I’m calmer now than I was when I started typing this. Yesterday I found a baggie of little blue pills in my sixteen-year-old grandson’s sock drawer, every one stamped with an “M.” Caleb told me everybody had them, that they help you focus, Grandma. I didn’t believe a word of it. So this morning I drove one down to Donna, my pharmacist of twenty years, and watched the color drain right out of her face.
She held it to the light a long time. Then she said, very gently, “Ruth, sit down a minute.” I thought she was about to tell me my boy was an addict. Instead she turned her screen toward me. The pill wasn’t anything dangerous. It was a memory supplement — ginkgo and B-vitamins, a brand called Memorin, sold behind the counter three aisles over. The “M” was just the company’s letter.
“This isn’t a drug, honey,” Donna said. “Somebody’s been buying these by the box. And they’ve been asking me questions.” That was when her voice caught. Because the somebody was Caleb. He’d been coming in after school for two months, asking what helps when a person starts forgetting things.
See, I’d been losing words lately. Leaving the stove on. Calling Caleb by his grandfather’s name, my Harold, gone four years now. I’d laughed it off. I didn’t know my grandson had been watching, and worrying, and reading every label in that pharmacy trying to find something — anything — to slow it down.

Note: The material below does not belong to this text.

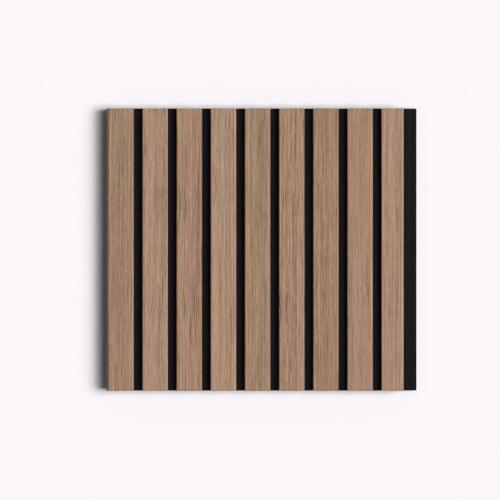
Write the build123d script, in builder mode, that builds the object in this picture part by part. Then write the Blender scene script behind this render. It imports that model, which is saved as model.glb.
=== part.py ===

When I got home I found a spiral notebook under the baggie. He’d written out a schedule. One pill with my breakfast, one with supper, in his careful little print. And on the last page, not meant for me: “If Grandma’s memory is slipping, I’m going to slow it down. I already lost Grandpa. I’m not losing her too. She just can’t know, or she’ll be scared.”
The “studying” story was so I wouldn’t worry. A sixteen-year-old boy had been quietly trying to save me, and lying about it so I could keep feeling safe in my own kitchen.
I sat him down that evening and held both his hands. I told him the pills probably wouldn’t fix what’s coming, and that he didn’t have to carry it alone. We made an appointment with my doctor together — the real one, the conversation I’d been too frightened to have by myself.
I went looking for trouble in that sock drawer and found the deepest love I’ve ever been handed. However many mornings I have left, I know exactly who’ll be sitting across the table, making sure I remember I’m not alone.